All three scenarios start with the same cost and performance characteristics in the base year and the projections are generated by linearly interpolating between the base year and updated cost and performance assumptions in two future years: 2030 and 2050. See the table below for a summary of how the cost and performance assumptions vary by scenario in future years; base year assumptions are documented in the Methodology section of this page.
Parameter | Conservative Scenario | Moderate Scenario | Advanced Scenario | Justification |
---|---|---|---|---|
Capital expenditures (CAPEX) | Assumes 8% base learning rate in 2030. Learning rates vary by technology based on the Moderate Scenario's bottom-up engineering-based cost modeling of each technology in 2030. In 2050, CAPEX is back-calculated based on an LCOE learning rate of 10% from 2030 to 2050. | In 2030, wind turbine component, transport, and balance-of-system (BOS) cost are estimated using bottom-up cost models. Technology assumptions include:
In 2050, CAPEX is back-calculated based on an LCOE learning rate of 14% from 2030 to 2050. | Assumes 25% base learning rate in 2030. Learning rates vary by technology based on the Moderate Scenario's bottom-up engineering-based cost modeling of each technology in 2030. In 2050, CAPEX is back-calculated based on an LCOE learning rate of 20% from 2030 to 2050. | Various engineering firms have developed modular blade systems. For example, the Nabrajoint (see Nabrawind Technologies) uses a bolted connection between blade modules that can be transported individually and assembled on-site, eliminating the logistics barriers for blade lengths over 70 m; the first full-scale joint in a real blade segment has already been manufactured and tested to demonstrate strength under operative loads. Current research such as that by the Big Adaptive Rotor project is investigating various rotor configuration, including two-bladed, downwind, and partial pitch technologies. And current research is investigating transportation options for large blades (e.g., airship blades). Several advanced steel construction and concrete/steel hybrid tower designs from various design and manufacturing firms are available on the market that enable cost-effective towers at 120 m. One example of an advanced steel construction designed tower is the large-diameter steel tower launched by Vestas in 2014 (Vestas Wind Systems A/S, 2014). In addition, the on-site fabrication of continuous spiral-welded towers has been demonstrated by Keystone Tower Systems, which has also designed optimal high hub-height towers up to 180 m (see Keystone Tower Systems). |
Operating expenditures (OPEX) | Assumes 5% learning rate for all technologies in 2030 and 2050. | OPEX values vary by technology in 2030 and 2050 based on literature estimates that consider economies of scale, resulting in decreasing OPEX as the wind turbine rating increases (Liu and Garcia da Fonseca, 2021). | Assumes 20% learning rate for all technologies in 2030 and 2050. | The wind industry expects OPEX will decrease as wind turbine rating increases. |
Net capacity factor (NCF) | Gross energy production is derived from power curves for representative wind turbine characteristics. Assumes no integration of high-fidelity modeling or advanced controls, and limited plant optimization. Total system losses for all technologies are assumed to be 18% in 2030 and 16% in 2050. | Gross energy production is derived from power curves for representative wind turbine characteristics. Assumes increased integration of high-fidelity modeling and advanced controls decreases losses. Total system losses for all technologies are assumed to be 13.4% in 2030 and 12% in 2050.

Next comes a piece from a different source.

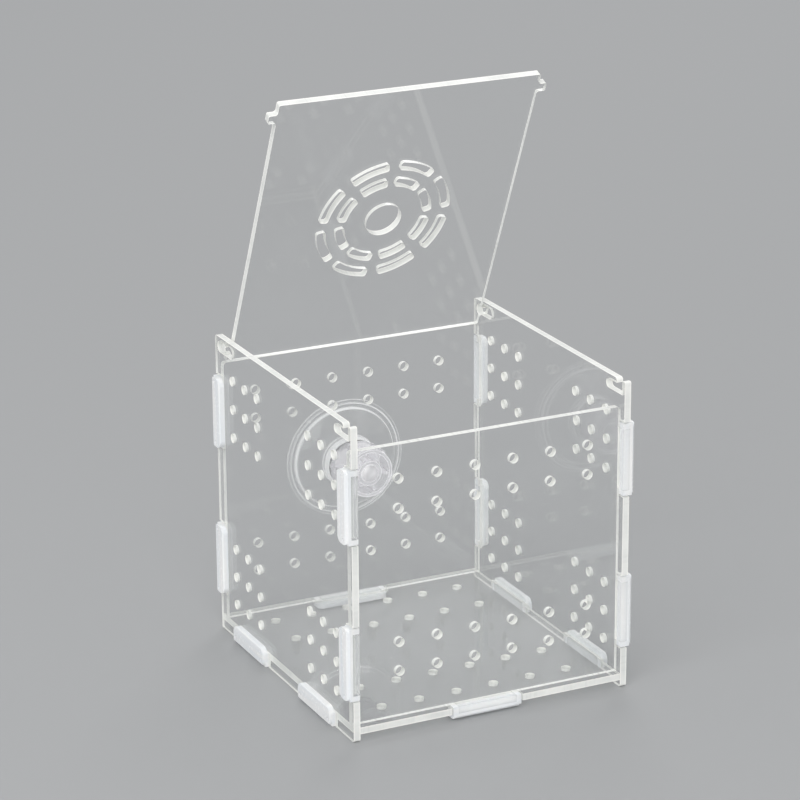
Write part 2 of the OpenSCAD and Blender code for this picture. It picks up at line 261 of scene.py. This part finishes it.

| Gross energy production is derived from power curves for representative wind turbine characteristics. Assumes all levels of high-fidelity modeling and advanced controls are achieved. Total system losses for all technologies are assumed to be 10.7% in 2030 and 9.5% in 2050. | Wind industry and national laboratory research and development programs are focused on enabling advanced high-fidelity modeling to capture rotor wake dynamics and full-resolution of rotating blades, assessment of wake development properties from dynamic wind plant control strategies (e.g., yaw, thrust, and tilt), and evaluation of wind plant controls that elevate high system loads and impact system design. The industry continues to advance atmospheric sciences and forecasting, novel sensing technologies and measurement techniques, computer and computational sciences, multiscale and multidisciplinary computational models, digitalization, big data, and information/data science (Dykes et al., 2019). |
In general, differences among the technology cost cases reflect different levels of adoption of innovations. Reductions in technology costs reflect the following cost reduction opportunities:
- Continued turbine scaling to higher-megawatt turbines with larger rotors such that the megawatt capacity/swept area decreases, resulting in higher capacity factors for a given location
- Continued diversification of turbine technology whereby the largest rotor diameter turbines tend to be located in lower wind speed sites, but the number of turbine options for higher wind speed sites increases
- Introduction of segmented blades, which allows for a common blade base to be married to several segmented blade tips, helping reduce blade production costs
- Taller towers that result in higher capacity factors for a given site that are due to the wind speed increase with elevation above ground level
- Improved plant siting and operation to reduce plant-level energy losses, resulting in higher capacity factors
- Wind turbine technology and plants that are increasingly tailored to and optimized for local site-specific conditions
- More-efficient operation and maintenance (O&M) procedures combined with more reliable components to reduce annual average fixed operation and maintenance (FOM) costs
- Continued manufacturing and design efficiencies such that the capital cost per kilowatt decreases with larger turbine components
- Adoption of a wide range of innovative control, design, and material concepts that facilitate the above high-level trends.
Scenario Assumptions
The cost reduction estimates for the Conservative and Advanced scenarios are derived from the calculated number of doublings for projected global land-based wind deployment projections (DNV, 2022), and they assume an applied learning rate. These assumed values and the calculated percentage reduction for 2030 are summarized in the following tables. The Moderate Scenario estimates are produced from bottom-up engineering-based models and literature estimates.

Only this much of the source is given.